Bank of America lost almost half its value on the New York Stock Exchange this year through Wednesday as investors speculated that costs linked to soured mortgages might force the company to tap public markets for more capital. The slide accelerated this month, even as chief executive Brian T. Moynihan, 51, cut jobs, sold assets and said the firm didn’t need to sell shares to meet new international capital standards.
“Concerns around Bank of America had hit a point where they were driven more by emotion than logic,” William Tanona, a UBS analyst, wrote in a research note to clients Thursday. “This should temper those emotions, at least for now.”
Bank of America’s trading floor in New York erupted in cheers and applause when the news was announced Thursday morning, said an employee who witnessed the reaction but is not authorized to speak publicly.
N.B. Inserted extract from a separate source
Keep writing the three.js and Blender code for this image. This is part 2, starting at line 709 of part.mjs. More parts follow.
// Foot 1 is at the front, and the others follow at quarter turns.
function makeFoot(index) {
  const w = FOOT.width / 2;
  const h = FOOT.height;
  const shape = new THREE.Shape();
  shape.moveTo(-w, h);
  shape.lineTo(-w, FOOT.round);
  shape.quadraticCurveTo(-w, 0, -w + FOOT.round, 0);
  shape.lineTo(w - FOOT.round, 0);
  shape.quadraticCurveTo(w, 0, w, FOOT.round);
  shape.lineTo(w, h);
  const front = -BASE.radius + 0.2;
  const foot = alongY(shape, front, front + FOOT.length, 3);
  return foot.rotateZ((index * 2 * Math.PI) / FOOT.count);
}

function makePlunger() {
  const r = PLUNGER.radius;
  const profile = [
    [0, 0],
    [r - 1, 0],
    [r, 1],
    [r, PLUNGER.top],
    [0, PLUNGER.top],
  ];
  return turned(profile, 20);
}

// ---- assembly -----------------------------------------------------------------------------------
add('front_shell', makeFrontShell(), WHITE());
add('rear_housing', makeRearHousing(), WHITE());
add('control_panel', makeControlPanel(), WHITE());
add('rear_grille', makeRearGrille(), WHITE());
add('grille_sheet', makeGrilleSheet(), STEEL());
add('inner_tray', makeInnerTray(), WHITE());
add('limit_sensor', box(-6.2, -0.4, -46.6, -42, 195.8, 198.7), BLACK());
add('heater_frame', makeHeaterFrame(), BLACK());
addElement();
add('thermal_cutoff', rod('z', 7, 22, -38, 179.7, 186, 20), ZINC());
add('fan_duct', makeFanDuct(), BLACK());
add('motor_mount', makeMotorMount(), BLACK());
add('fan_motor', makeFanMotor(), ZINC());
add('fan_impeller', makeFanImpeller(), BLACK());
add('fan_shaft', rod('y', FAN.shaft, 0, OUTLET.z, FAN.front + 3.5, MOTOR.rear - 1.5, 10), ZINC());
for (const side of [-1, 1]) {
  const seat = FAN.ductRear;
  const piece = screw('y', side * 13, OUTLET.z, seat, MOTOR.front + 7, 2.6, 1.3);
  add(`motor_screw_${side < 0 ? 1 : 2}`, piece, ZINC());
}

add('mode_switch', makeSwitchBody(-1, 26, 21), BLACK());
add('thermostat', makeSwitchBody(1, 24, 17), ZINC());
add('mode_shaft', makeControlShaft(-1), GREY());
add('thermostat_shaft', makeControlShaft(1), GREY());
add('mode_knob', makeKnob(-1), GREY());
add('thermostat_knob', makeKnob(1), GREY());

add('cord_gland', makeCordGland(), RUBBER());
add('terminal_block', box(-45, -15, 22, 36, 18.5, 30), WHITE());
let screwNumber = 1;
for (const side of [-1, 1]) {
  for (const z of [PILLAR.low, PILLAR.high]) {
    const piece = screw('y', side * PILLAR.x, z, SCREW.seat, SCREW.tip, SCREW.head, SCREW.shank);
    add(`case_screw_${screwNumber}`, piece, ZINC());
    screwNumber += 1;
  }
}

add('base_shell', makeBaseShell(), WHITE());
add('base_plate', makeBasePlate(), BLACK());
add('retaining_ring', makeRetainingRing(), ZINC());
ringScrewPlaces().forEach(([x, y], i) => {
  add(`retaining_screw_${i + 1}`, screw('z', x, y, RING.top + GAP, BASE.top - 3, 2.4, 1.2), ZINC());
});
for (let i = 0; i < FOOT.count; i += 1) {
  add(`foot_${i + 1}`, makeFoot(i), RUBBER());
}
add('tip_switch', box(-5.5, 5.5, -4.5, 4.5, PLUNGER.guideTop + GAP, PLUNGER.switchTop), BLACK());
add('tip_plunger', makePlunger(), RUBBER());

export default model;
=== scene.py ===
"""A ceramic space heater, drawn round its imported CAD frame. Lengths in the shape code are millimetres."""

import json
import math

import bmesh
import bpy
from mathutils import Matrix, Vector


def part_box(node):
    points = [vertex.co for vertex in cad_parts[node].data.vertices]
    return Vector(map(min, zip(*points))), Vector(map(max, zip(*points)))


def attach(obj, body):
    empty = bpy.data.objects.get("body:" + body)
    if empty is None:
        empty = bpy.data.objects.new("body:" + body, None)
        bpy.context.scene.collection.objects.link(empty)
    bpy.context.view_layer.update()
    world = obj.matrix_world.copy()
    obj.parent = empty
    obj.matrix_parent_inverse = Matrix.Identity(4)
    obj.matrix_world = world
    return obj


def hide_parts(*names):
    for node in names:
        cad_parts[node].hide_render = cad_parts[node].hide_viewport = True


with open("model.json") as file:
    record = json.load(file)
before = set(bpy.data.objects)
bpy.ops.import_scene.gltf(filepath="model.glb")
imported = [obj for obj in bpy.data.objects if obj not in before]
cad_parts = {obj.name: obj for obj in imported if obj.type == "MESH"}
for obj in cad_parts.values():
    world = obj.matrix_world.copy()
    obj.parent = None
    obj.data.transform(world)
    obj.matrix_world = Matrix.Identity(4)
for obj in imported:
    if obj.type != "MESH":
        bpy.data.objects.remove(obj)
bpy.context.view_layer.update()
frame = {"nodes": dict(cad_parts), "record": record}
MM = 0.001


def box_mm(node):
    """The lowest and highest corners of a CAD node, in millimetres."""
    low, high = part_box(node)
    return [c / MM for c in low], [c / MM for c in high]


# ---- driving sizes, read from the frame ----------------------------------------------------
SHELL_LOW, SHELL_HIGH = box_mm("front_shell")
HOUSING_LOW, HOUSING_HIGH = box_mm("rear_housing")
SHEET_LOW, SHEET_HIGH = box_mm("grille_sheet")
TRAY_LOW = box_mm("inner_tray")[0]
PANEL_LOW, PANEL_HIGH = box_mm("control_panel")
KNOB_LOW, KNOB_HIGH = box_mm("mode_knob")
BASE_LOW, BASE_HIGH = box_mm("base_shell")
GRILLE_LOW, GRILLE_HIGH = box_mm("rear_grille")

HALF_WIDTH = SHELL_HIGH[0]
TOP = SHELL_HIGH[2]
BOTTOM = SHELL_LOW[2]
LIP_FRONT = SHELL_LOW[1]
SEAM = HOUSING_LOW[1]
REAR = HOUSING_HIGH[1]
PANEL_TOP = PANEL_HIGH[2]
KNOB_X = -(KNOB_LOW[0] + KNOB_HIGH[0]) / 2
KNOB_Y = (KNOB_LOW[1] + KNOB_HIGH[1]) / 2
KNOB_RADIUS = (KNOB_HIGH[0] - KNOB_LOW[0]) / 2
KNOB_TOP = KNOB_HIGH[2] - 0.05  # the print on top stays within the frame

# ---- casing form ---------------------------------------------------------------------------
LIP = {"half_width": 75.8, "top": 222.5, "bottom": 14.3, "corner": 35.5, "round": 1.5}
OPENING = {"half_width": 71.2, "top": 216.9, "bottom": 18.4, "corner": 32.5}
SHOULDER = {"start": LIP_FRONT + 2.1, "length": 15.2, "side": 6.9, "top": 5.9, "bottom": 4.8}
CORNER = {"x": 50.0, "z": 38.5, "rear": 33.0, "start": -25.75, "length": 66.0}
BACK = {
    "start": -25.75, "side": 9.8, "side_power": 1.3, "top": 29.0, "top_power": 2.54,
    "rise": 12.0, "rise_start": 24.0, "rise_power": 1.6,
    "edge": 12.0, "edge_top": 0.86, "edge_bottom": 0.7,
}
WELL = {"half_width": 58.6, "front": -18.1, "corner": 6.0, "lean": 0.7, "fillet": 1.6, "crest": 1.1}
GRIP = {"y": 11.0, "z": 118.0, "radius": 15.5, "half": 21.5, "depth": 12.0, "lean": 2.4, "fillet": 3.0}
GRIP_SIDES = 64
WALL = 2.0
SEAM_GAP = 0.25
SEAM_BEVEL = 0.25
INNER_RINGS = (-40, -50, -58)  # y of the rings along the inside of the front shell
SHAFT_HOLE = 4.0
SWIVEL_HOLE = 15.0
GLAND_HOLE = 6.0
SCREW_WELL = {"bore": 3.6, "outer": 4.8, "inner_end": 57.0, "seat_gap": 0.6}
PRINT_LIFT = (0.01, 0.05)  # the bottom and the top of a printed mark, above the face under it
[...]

Buffett helped prop up Goldman Sachs in 2008 with a $5 billion investment that was repaid this year. The billionaire’s intervention helped New York-based Goldman restore market confidence after the Sept. 15, 2008, collapse of Lehman Brothers, which sent Goldman’s stock tumbling and caused its borrowing costs to jump.
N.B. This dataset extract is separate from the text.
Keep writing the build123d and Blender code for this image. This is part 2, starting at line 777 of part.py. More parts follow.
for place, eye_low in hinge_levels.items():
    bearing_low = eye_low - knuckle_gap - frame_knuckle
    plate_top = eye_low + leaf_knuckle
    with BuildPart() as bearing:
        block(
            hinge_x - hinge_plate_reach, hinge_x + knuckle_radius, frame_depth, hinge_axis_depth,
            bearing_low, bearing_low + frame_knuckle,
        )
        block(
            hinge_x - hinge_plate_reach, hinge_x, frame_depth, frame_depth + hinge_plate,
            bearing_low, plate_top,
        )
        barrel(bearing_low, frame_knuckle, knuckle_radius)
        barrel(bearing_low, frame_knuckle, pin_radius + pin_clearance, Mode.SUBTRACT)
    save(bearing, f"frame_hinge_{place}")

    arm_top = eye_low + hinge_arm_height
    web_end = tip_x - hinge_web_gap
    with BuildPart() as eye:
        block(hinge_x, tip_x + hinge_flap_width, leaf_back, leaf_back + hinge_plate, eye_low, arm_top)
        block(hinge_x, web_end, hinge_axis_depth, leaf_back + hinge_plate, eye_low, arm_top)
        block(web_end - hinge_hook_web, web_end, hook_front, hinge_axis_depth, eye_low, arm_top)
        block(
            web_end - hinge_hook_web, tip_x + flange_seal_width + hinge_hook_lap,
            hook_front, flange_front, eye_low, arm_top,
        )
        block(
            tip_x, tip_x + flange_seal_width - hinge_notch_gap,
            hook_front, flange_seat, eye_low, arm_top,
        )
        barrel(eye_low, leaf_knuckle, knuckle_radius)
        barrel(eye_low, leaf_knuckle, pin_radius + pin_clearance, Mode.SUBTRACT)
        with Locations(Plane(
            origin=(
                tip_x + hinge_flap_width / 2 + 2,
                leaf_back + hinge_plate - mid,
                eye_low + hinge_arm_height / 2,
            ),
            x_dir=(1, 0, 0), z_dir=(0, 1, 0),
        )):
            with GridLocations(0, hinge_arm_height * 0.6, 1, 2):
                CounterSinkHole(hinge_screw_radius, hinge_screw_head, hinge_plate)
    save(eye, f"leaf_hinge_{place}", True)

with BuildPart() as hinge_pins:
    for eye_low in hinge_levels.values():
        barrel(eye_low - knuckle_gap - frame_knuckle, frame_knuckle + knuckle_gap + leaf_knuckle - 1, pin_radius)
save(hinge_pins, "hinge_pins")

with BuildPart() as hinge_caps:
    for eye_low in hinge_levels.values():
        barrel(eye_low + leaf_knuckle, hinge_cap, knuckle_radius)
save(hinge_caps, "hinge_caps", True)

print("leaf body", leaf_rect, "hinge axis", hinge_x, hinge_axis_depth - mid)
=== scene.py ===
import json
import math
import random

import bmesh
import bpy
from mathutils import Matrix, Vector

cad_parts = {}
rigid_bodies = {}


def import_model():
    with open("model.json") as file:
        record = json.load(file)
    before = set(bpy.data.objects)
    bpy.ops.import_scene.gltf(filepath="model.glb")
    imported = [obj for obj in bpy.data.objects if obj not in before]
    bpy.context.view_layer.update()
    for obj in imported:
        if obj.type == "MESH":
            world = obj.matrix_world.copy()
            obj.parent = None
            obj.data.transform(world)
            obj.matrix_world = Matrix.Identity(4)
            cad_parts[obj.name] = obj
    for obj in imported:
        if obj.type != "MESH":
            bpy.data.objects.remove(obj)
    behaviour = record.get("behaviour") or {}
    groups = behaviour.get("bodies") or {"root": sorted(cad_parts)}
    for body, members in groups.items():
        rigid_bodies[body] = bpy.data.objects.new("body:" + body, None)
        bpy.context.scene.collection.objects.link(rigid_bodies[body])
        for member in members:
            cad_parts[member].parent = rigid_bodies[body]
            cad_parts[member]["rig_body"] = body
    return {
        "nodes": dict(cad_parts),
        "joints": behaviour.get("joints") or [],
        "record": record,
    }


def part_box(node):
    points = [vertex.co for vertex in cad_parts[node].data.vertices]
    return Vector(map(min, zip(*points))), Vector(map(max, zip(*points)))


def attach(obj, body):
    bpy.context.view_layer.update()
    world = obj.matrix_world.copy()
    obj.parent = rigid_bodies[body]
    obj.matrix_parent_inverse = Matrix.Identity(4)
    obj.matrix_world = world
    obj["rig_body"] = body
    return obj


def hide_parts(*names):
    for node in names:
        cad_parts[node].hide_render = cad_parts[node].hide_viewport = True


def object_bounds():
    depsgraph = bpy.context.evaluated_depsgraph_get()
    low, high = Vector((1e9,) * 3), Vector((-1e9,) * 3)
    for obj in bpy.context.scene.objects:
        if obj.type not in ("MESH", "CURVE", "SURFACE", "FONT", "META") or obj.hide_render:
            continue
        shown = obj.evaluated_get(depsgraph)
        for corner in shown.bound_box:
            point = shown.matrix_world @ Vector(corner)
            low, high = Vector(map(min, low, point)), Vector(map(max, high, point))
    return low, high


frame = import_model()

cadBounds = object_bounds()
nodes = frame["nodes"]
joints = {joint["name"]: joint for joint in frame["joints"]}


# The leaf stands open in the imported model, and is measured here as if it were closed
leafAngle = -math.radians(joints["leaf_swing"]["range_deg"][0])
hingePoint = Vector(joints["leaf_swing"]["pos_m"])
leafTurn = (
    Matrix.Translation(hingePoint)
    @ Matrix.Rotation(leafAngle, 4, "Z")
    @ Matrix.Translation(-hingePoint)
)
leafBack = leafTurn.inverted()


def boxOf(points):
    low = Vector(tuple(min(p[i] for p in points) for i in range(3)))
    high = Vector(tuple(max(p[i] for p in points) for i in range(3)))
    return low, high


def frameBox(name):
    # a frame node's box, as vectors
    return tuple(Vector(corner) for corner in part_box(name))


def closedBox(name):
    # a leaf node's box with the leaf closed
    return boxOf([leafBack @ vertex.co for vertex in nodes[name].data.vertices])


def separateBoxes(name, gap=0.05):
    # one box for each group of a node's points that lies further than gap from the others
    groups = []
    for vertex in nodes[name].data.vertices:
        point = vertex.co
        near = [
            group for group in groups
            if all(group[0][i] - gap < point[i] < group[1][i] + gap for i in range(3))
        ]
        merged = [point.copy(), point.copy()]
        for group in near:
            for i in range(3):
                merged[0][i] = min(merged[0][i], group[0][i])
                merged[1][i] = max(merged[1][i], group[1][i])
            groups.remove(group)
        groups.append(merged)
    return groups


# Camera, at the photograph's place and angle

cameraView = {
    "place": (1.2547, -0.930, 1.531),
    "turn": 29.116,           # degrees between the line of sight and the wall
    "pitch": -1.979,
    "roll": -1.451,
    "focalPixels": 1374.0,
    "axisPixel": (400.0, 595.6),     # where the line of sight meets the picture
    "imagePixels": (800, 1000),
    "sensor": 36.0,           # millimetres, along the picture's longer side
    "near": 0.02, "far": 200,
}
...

The cash injection may have little effect on the Bank of America’s capital base, and the company still faces mounting legal claims linked to mortgages, many of which stem from the 2008 acquisition of Countrywide Financial.
Shares of the Charlotte-based bank gave up some of their initial gains Thursday, closing at $6.99, up 11 percent, in New York.
“He’s buying credibility,” Richard Bove, an analyst at Rochdale Securities in Lutz, Fla., said of Moynihan.
Under the deal, Omaha-based Berkshire will buy cumulative perpetual preferred stock that pays an annual dividend of 6 percent, plus warrants to buy 700 million shares at about $7.14 each, according to a statement from the companies.